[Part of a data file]
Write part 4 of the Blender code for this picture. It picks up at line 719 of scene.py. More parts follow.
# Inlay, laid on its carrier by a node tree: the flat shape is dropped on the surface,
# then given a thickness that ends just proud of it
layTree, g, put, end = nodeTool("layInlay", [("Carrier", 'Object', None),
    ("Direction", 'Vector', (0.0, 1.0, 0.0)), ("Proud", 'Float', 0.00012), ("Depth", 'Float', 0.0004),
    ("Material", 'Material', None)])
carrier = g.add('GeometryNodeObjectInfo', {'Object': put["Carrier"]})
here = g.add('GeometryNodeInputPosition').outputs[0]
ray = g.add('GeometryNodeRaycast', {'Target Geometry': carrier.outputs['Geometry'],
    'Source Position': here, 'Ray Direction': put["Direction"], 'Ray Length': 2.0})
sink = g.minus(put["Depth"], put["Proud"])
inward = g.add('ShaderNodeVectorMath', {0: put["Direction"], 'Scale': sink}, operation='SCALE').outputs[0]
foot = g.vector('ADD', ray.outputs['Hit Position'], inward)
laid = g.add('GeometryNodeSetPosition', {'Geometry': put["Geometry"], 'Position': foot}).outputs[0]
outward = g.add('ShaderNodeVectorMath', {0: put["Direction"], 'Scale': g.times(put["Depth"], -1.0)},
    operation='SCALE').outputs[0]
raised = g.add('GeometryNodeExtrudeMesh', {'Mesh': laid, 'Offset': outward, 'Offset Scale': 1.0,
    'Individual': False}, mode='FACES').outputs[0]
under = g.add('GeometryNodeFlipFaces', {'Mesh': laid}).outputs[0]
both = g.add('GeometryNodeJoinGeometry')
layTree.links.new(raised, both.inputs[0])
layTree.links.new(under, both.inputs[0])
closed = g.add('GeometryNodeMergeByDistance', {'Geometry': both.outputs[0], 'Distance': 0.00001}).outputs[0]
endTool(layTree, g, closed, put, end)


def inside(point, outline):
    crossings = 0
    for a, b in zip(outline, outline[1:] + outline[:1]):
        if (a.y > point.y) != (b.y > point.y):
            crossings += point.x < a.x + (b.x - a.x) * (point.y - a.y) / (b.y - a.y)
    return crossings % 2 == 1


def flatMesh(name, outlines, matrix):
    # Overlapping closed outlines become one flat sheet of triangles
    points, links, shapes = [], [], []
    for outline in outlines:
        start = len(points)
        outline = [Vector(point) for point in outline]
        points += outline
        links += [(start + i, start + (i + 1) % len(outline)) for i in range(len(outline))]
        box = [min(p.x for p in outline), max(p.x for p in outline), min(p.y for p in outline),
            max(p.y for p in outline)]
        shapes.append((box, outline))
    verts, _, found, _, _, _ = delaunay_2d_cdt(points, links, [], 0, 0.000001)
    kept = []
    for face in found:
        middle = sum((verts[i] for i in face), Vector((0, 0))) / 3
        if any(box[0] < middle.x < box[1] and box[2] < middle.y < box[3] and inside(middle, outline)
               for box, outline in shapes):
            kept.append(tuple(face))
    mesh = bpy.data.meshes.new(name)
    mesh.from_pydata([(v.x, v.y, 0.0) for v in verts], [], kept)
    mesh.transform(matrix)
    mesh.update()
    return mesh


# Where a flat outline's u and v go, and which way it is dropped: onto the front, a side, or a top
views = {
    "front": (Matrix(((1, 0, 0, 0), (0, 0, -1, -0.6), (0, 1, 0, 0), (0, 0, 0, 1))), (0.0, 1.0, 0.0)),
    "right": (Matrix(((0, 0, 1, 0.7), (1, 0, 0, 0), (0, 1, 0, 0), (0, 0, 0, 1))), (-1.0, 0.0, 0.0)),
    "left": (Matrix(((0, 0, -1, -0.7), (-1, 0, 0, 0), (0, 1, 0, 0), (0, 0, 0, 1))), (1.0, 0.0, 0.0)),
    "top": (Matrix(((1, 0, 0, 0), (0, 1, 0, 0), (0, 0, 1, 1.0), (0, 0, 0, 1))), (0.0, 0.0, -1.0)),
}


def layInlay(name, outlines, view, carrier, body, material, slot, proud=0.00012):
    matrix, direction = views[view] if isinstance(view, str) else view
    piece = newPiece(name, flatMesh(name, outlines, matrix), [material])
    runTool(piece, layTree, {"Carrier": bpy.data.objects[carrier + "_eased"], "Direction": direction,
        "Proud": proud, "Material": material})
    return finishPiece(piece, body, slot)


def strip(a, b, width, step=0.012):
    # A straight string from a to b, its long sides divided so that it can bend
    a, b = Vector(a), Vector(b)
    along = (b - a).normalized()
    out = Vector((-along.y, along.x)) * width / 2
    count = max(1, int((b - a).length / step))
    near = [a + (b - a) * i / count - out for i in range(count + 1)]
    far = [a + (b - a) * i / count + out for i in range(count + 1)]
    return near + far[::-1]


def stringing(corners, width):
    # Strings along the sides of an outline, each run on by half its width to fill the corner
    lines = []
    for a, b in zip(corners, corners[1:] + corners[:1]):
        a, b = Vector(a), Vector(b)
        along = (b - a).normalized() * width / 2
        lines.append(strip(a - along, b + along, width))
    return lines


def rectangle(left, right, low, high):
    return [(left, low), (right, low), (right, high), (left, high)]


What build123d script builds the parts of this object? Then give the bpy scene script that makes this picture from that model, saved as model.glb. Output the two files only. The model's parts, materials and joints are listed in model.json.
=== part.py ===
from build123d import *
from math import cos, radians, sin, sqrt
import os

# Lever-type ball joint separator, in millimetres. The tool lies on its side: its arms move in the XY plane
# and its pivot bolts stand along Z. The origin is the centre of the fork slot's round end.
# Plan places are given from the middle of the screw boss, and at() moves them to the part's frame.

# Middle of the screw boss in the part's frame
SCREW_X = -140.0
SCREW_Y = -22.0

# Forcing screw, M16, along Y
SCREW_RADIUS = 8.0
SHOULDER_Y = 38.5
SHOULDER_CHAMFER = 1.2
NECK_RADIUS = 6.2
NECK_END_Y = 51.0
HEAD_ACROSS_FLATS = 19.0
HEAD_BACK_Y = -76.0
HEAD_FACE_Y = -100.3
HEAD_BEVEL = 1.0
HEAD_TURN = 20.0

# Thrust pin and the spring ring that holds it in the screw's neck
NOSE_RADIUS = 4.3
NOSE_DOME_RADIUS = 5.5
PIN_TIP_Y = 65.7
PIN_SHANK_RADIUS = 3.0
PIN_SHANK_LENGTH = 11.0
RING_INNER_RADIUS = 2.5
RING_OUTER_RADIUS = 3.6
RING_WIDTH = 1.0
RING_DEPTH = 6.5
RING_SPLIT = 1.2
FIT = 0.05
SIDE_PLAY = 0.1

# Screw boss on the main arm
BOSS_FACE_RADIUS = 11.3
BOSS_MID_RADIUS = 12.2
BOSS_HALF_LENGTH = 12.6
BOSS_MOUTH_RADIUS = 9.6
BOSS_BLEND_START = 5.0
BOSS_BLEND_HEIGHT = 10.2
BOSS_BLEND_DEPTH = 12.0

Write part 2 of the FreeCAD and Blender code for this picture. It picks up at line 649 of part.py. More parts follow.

## THE TASK
Once more, set down the full listing, verbatim.

## WRITTEN SOLUTION
Write part 4 of the Blender code for this picture. It picks up at line 719 of scene.py. More parts follow.
# Inlay, laid on its carrier by a node tree: the flat shape is dropped on the surface,
# then given a thickness that ends just proud of it
layTree, g, put, end = nodeTool("layInlay", [("Carrier", 'Object', None),
    ("Direction", 'Vector', (0.0, 1.0, 0.0)), ("Proud", 'Float', 0.00012), ("Depth", 'Float', 0.0004),
    ("Material", 'Material', None)])
carrier = g.add('GeometryNodeObjectInfo', {'Object': put["Carrier"]})
here = g.add('GeometryNodeInputPosition').outputs[0]
ray = g.add('GeometryNodeRaycast', {'Target Geometry': carrier.outputs['Geometry'],
    'Source Position': here, 'Ray Direction': put["Direction"], 'Ray Length': 2.0})
sink = g.minus(put["Depth"], put["Proud"])
inward = g.add('ShaderNodeVectorMath', {0: put["Direction"], 'Scale': sink}, operation='SCALE').outputs[0]
foot = g.vector('ADD', ray.outputs['Hit Position'], inward)
laid = g.add('GeometryNodeSetPosition', {'Geometry': put["Geometry"], 'Position': foot}).outputs[0]
outward = g.add('ShaderNodeVectorMath', {0: put["Direction"], 'Scale': g.times(put["Depth"], -1.0)},
    operation='SCALE').outputs[0]
raised = g.add('GeometryNodeExtrudeMesh', {'Mesh': laid, 'Offset': outward, 'Offset Scale': 1.0,
    'Individual': False}, mode='FACES').outputs[0]
under = g.add('GeometryNodeFlipFaces', {'Mesh': laid}).outputs[0]
both = g.add('GeometryNodeJoinGeometry')
layTree.links.new(raised, both.inputs[0])
layTree.links.new(under, both.inputs[0])
closed = g.add('GeometryNodeMergeByDistance', {'Geometry': both.outputs[0], 'Distance': 0.00001}).outputs[0]
endTool(layTree, g, closed, put, end)


def inside(point, outline):
    crossings = 0
    for a, b in zip(outline, outline[1:] + outline[:1]):
        if (a.y > point.y) != (b.y > point.y):
            crossings += point.x < a.x + (b.x - a.x) * (point.y - a.y) / (b.y - a.y)
    return crossings % 2 == 1


def flatMesh(name, outlines, matrix):
    # Overlapping closed outlines become one flat sheet of triangles
    points, links, shapes = [], [], []
    for outline in outlines:
        start = len(points)
        outline = [Vector(point) for point in outline]
        points += outline
        links += [(start + i, start + (i + 1) % len(outline)) for i in range(len(outline))]
        box = [min(p.x for p in outline), max(p.x for p in outline), min(p.y for p in outline),
            max(p.y for p in outline)]
        shapes.append((box, outline))
    verts, _, found, _, _, _ = delaunay_2d_cdt(points, links, [], 0, 0.000001)
    kept = []
    for face in found:
        middle = sum((verts[i] for i in face), Vector((0, 0))) / 3
        if any(box[0] < middle.x < box[1] and box[2] < middle.y < box[3] and inside(middle, outline)
               for box, outline in shapes):
            kept.append(tuple(face))
    mesh = bpy.data.meshes.new(name)
    mesh.from_pydata([(v.x, v.y, 0.0) for v in verts], [], kept)
    mesh.transform(matrix)
    mesh.update()
    return mesh


# Where a flat outline's u and v go, and which way it is dropped: onto the front, a side, or a top
views = {
    "front": (Matrix(((1, 0, 0, 0), (0, 0, -1, -0.6), (0, 1, 0, 0), (0, 0, 0, 1))), (0.0, 1.0, 0.0)),
    "right": (Matrix(((0, 0, 1, 0.7), (1, 0, 0, 0), (0, 1, 0, 0), (0, 0, 0, 1))), (-1.0, 0.0, 0.0)),
    "left": (Matrix(((0, 0, -1, -0.7), (-1, 0, 0, 0), (0, 1, 0, 0), (0, 0, 0, 1))), (1.0, 0.0, 0.0)),
    "top": (Matrix(((1, 0, 0, 0), (0, 1, 0, 0), (0, 0, 1, 1.0), (0, 0, 0, 1))), (0.0, 0.0, -1.0)),
}


def layInlay(name, outlines, view, carrier, body, material, slot, proud=0.00012):
    matrix, direction = views[view] if isinstance(view, str) else view
    piece = newPiece(name, flatMesh(name, outlines, matrix), [material])
    runTool(piece, layTree, {"Carrier": bpy.data.objects[carrier + "_eased"], "Direction": direction,
        "Proud": proud, "Material": material})
    return finishPiece(piece, body, slot)


def strip(a, b, width, step=0.012):
    # A straight string from a to b, its long sides divided so that it can bend
    a, b = Vector(a), Vector(b)
    along = (b - a).normalized()
    out = Vector((-along.y, along.x)) * width / 2
    count = max(1, int((b - a).length / step))
    near = [a + (b - a) * i / count - out for i in range(count + 1)]
    far = [a + (b - a) * i / count + out for i in range(count + 1)]
    return near + far[::-1]


def stringing(corners, width):
    # Strings along the sides of an outline, each run on by half its width to fill the corner
    lines = []
    for a, b in zip(corners, corners[1:] + corners[:1]):
        a, b = Vector(a), Vector(b)
        along = (b - a).normalized() * width / 2
        lines.append(strip(a - along, b + along, width))
    return lines


def rectangle(left, right, low, high):
    return [(left, low), (right, low), (right, high), (left, high)]


What build123d script builds the parts of this object? Then give the bpy scene script that makes this picture from that model, saved as model.glb. Output the two files only. The model's parts, materials and joints are listed in model.json.
=== part.py ===
from build123d import *
from math import cos, radians, sin, sqrt
import os

# Lever-type ball joint separator, in millimetres. The tool lies on its side: its arms move in the XY plane
# and its pivot bolts stand along Z. The origin is the centre of the fork slot's round end.
# Plan places are given from the middle of the screw boss, and at() moves them to the part's frame.

# Middle of the screw boss in the part's frame
SCREW_X = -140.0
SCREW_Y = -22.0

# Forcing screw, M16, along Y
SCREW_RADIUS = 8.0
SHOULDER_Y = 38.5
SHOULDER_CHAMFER = 1.2
NECK_RADIUS = 6.2
NECK_END_Y = 51.0
HEAD_ACROSS_FLATS = 19.0
HEAD_BACK_Y = -76.0
HEAD_FACE_Y = -100.3
HEAD_BEVEL = 1.0
HEAD_TURN = 20.0

# Thrust pin and the spring ring that holds it in the screw's neck
NOSE_RADIUS = 4.3
NOSE_DOME_RADIUS = 5.5
PIN_TIP_Y = 65.7
PIN_SHANK_RADIUS = 3.0
PIN_SHANK_LENGTH = 11.0
RING_INNER_RADIUS = 2.5
RING_OUTER_RADIUS = 3.6
RING_WIDTH = 1.0
RING_DEPTH = 6.5
RING_SPLIT = 1.2
FIT = 0.05
SIDE_PLAY = 0.1

# Screw boss on the main arm
BOSS_FACE_RADIUS = 11.3
BOSS_MID_RADIUS = 12.2
BOSS_HALF_LENGTH = 12.6
BOSS_MOUTH_RADIUS = 9.6
BOSS_BLEND_START = 5.0
BOSS_BLEND_HEIGHT = 10.2
BOSS_BLEND_DEPTH = 12.0

Write part 2 of the FreeCAD and Blender code for this picture. It picks up at line 649 of part.py. More parts follow.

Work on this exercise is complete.